Spring 2025 GRASP Seminar: Nat Trask, University of Pennsylvania, “Geometric structure preservation in probabilistic digital twins”

This will be a hybrid event with in-person attendance in Wu and Chen and virtual attendance on Zoom.

ABSTRACT

Motivated by the ever-increasing success of machine learning in language and vision models, many aim to build AI-driven tools for scientific simulation and discovery. Contemporary techniques drastically lag behind their comparatively mature counterparts in modeling and simulation however, lacking rigorous notions of convergence, physical realizability, uncertainty quantification, and verification+validation that underpin prediction in high-consequence engineering settings.
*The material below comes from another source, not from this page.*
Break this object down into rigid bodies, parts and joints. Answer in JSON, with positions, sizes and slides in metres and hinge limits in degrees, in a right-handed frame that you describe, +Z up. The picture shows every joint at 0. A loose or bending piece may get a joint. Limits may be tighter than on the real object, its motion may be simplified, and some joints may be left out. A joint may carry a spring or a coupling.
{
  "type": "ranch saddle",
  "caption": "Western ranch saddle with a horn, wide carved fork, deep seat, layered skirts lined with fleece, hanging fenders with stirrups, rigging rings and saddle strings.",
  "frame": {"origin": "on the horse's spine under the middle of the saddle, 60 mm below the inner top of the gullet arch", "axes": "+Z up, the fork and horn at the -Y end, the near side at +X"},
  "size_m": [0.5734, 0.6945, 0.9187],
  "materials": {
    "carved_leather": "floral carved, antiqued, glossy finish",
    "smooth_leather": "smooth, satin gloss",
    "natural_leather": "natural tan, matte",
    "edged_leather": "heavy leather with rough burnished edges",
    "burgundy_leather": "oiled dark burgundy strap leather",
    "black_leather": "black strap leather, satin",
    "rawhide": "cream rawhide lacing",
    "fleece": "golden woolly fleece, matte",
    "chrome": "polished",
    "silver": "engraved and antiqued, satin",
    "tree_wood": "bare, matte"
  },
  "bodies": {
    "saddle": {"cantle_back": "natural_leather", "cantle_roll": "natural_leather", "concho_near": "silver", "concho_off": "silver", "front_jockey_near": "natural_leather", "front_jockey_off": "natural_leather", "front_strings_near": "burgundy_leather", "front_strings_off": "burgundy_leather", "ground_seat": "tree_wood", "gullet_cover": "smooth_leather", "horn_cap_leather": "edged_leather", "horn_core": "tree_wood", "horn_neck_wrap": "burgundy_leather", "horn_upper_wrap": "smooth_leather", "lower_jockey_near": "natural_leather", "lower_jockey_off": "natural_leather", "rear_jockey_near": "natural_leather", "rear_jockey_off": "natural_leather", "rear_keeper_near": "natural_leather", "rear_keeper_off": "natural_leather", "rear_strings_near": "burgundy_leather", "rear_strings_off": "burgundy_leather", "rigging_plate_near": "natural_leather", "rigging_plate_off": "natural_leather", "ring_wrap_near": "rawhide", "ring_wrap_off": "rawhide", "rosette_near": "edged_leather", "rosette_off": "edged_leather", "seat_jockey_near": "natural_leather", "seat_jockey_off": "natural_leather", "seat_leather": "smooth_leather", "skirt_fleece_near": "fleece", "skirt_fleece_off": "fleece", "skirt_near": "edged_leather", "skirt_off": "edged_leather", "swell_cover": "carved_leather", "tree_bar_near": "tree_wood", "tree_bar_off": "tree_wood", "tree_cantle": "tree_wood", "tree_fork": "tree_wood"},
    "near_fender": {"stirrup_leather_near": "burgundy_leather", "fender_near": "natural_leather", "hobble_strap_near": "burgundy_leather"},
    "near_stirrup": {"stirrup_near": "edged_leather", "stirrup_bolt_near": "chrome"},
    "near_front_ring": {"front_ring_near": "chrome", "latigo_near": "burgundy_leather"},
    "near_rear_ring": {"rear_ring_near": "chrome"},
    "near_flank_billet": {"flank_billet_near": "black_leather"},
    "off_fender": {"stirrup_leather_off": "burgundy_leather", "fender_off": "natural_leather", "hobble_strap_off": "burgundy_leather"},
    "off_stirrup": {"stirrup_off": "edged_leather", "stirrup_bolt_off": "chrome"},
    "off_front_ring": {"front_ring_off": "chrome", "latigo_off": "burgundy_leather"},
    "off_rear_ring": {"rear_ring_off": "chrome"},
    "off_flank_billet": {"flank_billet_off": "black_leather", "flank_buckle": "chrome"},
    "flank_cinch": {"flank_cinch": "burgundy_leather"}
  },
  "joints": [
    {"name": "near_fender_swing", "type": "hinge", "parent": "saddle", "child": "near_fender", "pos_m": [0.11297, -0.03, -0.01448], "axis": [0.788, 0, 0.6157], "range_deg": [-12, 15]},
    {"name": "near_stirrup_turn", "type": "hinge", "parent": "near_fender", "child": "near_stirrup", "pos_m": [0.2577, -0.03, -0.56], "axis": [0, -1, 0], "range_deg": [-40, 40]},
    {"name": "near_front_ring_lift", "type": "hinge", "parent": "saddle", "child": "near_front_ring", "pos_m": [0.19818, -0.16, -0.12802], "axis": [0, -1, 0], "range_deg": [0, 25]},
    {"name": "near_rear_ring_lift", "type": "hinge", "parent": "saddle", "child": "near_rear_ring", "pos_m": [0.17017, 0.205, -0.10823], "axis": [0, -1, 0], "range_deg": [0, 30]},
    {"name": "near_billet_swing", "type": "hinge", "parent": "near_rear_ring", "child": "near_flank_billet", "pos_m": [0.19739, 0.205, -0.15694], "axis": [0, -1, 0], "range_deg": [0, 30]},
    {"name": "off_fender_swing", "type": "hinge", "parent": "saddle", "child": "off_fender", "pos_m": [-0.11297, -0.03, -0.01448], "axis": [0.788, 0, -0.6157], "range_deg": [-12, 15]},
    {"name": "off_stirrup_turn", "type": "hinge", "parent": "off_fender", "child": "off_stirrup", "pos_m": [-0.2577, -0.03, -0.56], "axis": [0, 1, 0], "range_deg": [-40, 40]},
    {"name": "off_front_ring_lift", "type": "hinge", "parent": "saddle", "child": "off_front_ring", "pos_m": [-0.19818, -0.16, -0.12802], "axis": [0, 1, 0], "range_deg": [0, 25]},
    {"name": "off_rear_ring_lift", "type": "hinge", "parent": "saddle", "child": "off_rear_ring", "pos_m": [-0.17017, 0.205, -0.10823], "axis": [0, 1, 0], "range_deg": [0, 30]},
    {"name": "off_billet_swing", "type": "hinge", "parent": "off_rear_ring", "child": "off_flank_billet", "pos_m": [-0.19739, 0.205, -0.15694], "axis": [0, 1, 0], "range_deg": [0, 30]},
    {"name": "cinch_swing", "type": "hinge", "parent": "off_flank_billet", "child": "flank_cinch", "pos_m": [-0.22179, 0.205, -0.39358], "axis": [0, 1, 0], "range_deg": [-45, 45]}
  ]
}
One reason for this is the use of “off-the-shelf” ML architectures designed for language/vision without specialization to scientific computing tasks. In this work, we establish connections between graph neural networks and the finite element exterior calculus (FEEC). FEEC forms the backbone of modern mixed finite element methods, tying the discrete topology of geometric descriptions of space (cells, faces, edges, nodes and their connectivity) to the algebraic structure of conservations laws (the div/grad/curl theorems of vector calculus). By building a differentiable learning architecture mirroring the construction of Whitney forms, we obtain a de Rham complex supporting FEEC, allowing us to learn models combining the robustness of traditional FEM with the drastic speedups and data assimilation capabilities of ML. We then introduce a novel UQ framework based on optimal recovery in reproducing Hilbert spaces, allowing the model to quantify epistemic uncertainty, providing practical notions of trust where the model may be reliably employed.